DATA EXTRACT:
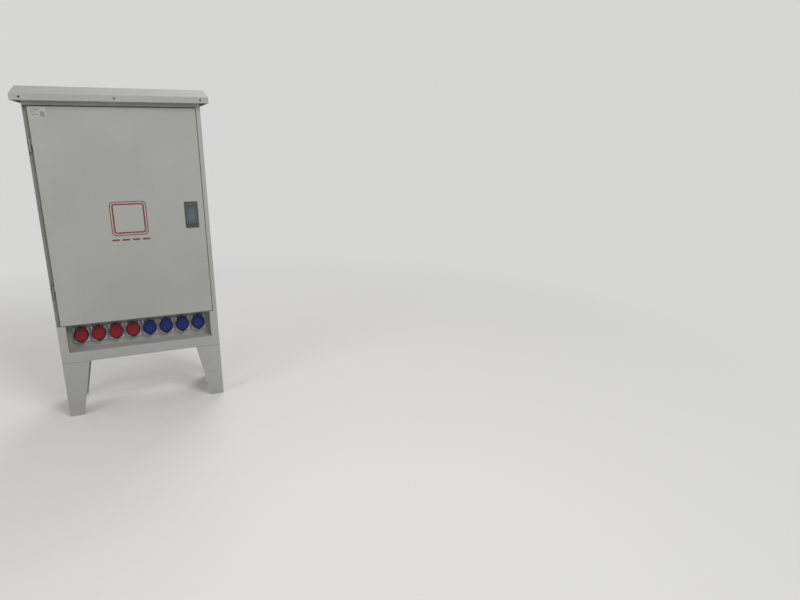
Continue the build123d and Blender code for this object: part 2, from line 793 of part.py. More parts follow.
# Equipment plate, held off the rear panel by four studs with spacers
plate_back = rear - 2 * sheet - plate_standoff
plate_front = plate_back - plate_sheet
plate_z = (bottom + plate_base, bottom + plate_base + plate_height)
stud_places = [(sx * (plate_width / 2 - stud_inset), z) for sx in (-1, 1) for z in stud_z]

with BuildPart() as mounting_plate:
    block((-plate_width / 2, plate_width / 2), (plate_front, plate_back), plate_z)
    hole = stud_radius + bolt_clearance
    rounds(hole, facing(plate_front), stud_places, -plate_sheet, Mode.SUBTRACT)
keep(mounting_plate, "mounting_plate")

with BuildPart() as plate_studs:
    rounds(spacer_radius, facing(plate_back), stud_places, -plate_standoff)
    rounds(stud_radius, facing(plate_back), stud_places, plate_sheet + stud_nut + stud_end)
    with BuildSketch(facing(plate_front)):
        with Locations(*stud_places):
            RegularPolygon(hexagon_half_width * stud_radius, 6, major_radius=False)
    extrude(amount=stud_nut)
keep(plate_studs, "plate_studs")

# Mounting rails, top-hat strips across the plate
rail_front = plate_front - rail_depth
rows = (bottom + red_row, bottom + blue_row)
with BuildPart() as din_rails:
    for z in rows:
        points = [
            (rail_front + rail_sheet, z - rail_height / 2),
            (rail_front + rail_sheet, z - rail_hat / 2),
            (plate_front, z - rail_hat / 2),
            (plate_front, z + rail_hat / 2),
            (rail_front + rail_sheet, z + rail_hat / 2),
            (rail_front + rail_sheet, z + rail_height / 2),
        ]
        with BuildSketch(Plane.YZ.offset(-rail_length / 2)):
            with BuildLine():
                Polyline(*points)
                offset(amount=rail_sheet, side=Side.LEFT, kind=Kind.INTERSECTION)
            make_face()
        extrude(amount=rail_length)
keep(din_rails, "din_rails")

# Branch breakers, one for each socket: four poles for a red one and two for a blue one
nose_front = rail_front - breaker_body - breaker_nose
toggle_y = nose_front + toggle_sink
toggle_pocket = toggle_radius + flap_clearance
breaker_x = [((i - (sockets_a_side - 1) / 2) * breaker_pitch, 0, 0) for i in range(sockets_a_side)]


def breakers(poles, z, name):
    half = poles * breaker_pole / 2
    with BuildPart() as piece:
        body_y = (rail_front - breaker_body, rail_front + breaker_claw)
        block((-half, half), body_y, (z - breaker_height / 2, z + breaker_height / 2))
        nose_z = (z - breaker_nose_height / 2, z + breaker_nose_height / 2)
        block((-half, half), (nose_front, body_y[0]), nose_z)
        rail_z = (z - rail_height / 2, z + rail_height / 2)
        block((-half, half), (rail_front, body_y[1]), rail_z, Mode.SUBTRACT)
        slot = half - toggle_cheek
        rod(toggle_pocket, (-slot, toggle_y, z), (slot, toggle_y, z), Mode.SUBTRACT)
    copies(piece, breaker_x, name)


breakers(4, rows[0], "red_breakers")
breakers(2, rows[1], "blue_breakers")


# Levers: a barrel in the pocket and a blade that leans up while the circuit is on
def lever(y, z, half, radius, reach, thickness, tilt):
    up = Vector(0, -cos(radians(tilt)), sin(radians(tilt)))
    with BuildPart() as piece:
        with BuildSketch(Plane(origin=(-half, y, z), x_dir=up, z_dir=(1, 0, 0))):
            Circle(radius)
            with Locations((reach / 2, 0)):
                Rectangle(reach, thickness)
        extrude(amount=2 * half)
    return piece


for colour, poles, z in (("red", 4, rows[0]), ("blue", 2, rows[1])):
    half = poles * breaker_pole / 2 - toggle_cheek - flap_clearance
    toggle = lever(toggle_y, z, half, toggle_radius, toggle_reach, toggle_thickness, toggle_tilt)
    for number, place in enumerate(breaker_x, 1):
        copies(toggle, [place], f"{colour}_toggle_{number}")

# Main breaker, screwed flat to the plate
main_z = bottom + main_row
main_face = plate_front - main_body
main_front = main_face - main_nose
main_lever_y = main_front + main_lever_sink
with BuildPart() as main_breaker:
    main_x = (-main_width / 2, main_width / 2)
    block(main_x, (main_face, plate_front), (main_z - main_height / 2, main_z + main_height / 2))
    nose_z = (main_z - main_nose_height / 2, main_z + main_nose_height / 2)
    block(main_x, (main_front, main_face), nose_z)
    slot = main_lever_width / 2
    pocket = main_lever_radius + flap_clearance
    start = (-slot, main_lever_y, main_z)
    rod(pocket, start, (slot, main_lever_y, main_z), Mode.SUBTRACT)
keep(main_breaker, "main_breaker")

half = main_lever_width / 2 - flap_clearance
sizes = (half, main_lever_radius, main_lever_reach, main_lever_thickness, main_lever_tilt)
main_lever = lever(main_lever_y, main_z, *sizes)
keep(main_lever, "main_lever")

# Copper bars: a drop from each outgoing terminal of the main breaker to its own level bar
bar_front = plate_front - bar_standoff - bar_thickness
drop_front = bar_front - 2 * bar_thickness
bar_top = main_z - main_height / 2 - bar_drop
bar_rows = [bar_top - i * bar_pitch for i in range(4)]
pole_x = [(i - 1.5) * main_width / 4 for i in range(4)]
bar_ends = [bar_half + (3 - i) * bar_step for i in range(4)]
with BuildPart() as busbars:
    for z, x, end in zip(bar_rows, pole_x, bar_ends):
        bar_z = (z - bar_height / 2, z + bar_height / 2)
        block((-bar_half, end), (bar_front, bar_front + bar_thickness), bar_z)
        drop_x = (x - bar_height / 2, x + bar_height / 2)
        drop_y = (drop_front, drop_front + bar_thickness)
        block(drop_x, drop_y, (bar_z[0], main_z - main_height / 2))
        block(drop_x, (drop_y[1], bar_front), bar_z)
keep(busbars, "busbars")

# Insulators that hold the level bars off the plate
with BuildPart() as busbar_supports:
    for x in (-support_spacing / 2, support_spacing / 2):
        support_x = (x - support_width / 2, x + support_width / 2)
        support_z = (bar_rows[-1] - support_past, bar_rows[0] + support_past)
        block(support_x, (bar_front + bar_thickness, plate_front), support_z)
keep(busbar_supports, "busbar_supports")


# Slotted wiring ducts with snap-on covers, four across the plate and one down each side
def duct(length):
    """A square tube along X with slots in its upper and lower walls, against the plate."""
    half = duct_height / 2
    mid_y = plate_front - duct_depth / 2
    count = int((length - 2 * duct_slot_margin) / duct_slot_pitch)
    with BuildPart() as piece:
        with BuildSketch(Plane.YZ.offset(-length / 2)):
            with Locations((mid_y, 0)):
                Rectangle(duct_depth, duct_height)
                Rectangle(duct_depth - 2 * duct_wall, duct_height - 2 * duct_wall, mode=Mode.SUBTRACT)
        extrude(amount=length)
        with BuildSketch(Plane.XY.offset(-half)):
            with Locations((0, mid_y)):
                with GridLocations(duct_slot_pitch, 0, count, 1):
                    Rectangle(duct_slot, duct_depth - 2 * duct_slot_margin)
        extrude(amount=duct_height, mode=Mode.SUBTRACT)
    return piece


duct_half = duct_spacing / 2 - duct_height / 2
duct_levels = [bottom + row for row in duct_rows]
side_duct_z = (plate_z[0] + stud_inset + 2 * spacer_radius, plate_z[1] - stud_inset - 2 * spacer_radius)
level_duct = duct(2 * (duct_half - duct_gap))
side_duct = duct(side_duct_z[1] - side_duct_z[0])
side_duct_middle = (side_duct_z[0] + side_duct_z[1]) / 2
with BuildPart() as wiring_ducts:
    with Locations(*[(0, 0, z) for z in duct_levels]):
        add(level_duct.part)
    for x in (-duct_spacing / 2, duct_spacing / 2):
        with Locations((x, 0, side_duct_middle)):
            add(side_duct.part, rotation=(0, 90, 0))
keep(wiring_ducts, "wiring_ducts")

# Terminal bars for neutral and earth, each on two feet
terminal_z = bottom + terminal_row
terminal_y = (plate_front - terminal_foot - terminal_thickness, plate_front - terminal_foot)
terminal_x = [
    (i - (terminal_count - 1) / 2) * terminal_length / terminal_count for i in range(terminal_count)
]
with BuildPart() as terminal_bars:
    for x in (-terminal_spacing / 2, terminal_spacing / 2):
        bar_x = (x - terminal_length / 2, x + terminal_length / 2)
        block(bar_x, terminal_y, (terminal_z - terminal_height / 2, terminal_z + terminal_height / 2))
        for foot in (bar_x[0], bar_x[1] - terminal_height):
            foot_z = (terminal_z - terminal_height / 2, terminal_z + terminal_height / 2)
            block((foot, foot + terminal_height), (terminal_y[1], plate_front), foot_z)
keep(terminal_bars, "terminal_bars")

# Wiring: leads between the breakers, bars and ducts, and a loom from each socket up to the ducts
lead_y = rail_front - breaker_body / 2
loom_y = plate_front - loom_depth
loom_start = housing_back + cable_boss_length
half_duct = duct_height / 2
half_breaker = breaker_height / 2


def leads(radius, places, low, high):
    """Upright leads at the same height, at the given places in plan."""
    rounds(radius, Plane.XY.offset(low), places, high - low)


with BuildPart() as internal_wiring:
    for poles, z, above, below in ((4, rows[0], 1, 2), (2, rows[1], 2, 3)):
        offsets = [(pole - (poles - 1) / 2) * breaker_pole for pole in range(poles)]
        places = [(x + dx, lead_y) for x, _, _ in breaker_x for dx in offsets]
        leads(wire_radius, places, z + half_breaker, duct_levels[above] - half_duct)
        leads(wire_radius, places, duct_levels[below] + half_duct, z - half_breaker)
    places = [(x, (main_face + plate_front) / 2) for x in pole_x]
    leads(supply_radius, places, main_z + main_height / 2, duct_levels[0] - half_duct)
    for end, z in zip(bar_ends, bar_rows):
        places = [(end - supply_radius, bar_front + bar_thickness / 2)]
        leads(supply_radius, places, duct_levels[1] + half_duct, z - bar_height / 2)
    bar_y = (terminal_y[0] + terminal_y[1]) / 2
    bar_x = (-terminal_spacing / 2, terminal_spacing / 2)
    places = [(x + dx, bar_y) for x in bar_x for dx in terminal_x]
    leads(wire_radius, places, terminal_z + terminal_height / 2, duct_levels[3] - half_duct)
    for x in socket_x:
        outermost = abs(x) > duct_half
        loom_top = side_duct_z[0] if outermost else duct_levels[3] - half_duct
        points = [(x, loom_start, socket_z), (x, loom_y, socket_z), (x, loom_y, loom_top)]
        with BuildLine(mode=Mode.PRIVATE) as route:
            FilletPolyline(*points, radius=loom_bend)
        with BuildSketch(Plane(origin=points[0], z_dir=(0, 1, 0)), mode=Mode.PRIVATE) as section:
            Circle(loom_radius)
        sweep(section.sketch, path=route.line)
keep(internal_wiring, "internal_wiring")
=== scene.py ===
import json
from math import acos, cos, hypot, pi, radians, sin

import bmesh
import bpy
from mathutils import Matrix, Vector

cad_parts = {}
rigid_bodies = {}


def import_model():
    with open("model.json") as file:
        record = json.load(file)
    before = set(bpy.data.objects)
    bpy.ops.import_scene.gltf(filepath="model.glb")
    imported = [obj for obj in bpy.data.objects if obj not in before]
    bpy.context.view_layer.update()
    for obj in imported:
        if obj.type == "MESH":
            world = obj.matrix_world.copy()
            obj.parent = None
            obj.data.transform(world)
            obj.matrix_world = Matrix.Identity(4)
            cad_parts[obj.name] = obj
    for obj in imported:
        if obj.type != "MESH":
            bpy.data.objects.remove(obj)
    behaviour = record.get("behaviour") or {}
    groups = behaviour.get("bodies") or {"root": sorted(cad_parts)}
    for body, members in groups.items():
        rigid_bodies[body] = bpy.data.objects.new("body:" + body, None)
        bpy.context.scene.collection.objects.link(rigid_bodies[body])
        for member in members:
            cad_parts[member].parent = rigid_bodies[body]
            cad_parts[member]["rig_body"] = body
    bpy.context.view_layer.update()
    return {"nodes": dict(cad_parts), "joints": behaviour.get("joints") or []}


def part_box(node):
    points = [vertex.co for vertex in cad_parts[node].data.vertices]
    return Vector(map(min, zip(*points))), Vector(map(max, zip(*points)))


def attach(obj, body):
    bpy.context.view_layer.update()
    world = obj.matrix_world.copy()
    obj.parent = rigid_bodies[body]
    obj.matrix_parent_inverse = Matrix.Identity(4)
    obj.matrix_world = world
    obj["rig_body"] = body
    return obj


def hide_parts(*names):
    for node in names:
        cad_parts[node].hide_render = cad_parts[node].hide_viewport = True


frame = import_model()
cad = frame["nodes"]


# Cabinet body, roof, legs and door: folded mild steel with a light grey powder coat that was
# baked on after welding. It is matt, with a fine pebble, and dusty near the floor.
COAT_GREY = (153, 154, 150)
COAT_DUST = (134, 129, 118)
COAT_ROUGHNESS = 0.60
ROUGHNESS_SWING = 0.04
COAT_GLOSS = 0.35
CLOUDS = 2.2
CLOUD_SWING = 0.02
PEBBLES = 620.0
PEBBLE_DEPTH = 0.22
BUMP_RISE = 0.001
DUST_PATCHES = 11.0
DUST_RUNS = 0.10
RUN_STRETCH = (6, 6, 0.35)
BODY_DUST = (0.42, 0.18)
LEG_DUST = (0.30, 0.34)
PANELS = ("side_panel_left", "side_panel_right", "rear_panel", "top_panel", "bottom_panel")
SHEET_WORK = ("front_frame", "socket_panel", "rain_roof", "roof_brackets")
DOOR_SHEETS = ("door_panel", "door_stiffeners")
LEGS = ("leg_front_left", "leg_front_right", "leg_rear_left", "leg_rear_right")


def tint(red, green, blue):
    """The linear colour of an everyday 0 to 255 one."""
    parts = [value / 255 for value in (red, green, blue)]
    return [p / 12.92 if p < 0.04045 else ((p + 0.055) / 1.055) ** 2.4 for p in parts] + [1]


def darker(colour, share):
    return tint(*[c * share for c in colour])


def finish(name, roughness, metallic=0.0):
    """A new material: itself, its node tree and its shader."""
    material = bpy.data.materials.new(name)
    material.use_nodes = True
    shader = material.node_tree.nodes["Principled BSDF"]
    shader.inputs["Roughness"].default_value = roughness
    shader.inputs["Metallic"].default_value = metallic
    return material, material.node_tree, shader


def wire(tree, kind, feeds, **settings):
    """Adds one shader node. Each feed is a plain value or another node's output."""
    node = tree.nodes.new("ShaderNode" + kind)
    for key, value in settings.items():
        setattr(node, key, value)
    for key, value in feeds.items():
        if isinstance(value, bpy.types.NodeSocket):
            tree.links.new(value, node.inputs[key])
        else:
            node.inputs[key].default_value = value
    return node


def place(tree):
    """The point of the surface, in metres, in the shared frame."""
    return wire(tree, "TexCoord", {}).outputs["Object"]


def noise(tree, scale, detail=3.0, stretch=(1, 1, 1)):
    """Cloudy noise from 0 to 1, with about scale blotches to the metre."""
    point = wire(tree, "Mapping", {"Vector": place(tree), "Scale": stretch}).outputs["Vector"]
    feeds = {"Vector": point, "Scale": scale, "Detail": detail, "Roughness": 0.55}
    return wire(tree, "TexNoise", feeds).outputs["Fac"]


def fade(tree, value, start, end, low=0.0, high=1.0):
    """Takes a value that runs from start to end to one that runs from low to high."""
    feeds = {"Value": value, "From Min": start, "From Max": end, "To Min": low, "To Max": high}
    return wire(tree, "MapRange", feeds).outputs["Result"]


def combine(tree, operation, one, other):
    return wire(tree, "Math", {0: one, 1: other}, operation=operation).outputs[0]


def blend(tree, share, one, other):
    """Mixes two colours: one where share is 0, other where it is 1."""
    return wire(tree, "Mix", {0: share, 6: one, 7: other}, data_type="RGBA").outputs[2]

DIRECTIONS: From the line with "(x, loom_y, loom_top)]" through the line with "for member in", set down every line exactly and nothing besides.

RESPONSE:
        points = [(x, loom_start, socket_z), (x, loom_y, socket_z), (x, loom_y, loom_top)]
        with BuildLine(mode=Mode.PRIVATE) as route:
            FilletPolyline(*points, radius=loom_bend)
        with BuildSketch(Plane(origin=points[0], z_dir=(0, 1, 0)), mode=Mode.PRIVATE) as section:
            Circle(loom_radius)
        sweep(section.sketch, path=route.line)
keep(internal_wiring, "internal_wiring")
=== scene.py ===
import json
from math import acos, cos, hypot, pi, radians, sin

import bmesh
import bpy
from mathutils import Matrix, Vector

cad_parts = {}
rigid_bodies = {}


def import_model():
    with open("model.json") as file:
        record = json.load(file)
    before = set(bpy.data.objects)
    bpy.ops.import_scene.gltf(filepath="model.glb")
    imported = [obj for obj in bpy.data.objects if obj not in before]
    bpy.context.view_layer.update()
    for obj in imported:
        if obj.type == "MESH":
            world = obj.matrix_world.copy()
            obj.parent = None
            obj.data.transform(world)
            obj.matrix_world = Matrix.Identity(4)
            cad_parts[obj.name] = obj
    for obj in imported:
        if obj.type != "MESH":
            bpy.data.objects.remove(obj)
    behaviour = record.get("behaviour") or {}
    groups = behaviour.get("bodies") or {"root": sorted(cad_parts)}
    for body, members in groups.items():
        rigid_bodies[body] = bpy.data.objects.new("body:" + body, None)
        bpy.context.scene.collection.objects.link(rigid_bodies[body])
        for member in members:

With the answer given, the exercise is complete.